## Instructions for the task:
All lines featuring the string "this" are to be listed.

## Information shown:

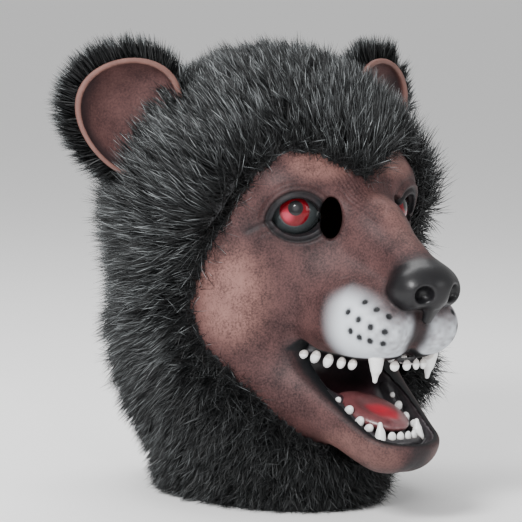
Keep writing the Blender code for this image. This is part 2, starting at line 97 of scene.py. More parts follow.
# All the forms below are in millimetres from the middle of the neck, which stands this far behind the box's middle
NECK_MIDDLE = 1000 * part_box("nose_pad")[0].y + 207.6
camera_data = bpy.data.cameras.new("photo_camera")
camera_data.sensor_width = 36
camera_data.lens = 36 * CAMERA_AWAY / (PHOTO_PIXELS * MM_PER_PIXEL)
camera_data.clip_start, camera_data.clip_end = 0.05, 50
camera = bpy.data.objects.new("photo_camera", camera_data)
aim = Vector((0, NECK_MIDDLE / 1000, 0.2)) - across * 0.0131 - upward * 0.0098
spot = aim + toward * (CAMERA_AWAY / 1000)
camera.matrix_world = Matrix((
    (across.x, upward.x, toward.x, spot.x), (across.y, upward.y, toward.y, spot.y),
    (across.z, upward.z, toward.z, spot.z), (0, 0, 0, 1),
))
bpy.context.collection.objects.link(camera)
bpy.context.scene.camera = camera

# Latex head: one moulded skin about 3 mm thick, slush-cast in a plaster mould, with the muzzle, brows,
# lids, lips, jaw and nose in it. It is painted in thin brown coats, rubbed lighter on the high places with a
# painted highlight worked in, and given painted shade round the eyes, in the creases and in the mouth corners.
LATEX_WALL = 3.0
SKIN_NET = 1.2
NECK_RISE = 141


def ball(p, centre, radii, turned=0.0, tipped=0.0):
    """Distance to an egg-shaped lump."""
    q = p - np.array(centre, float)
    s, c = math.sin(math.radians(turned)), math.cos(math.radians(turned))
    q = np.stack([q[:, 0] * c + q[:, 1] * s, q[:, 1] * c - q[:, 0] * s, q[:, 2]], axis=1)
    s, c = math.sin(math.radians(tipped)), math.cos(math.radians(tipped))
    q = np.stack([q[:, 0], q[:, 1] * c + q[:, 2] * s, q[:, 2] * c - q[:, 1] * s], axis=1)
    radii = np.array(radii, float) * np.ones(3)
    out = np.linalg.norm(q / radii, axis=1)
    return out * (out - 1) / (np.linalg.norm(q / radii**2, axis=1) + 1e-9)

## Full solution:
Keep writing the Blender code for this image. This is part 2, starting at line 97 of scene.py. More parts follow.
# All the forms below are in millimetres from the middle of the neck, which stands this far behind the box's middle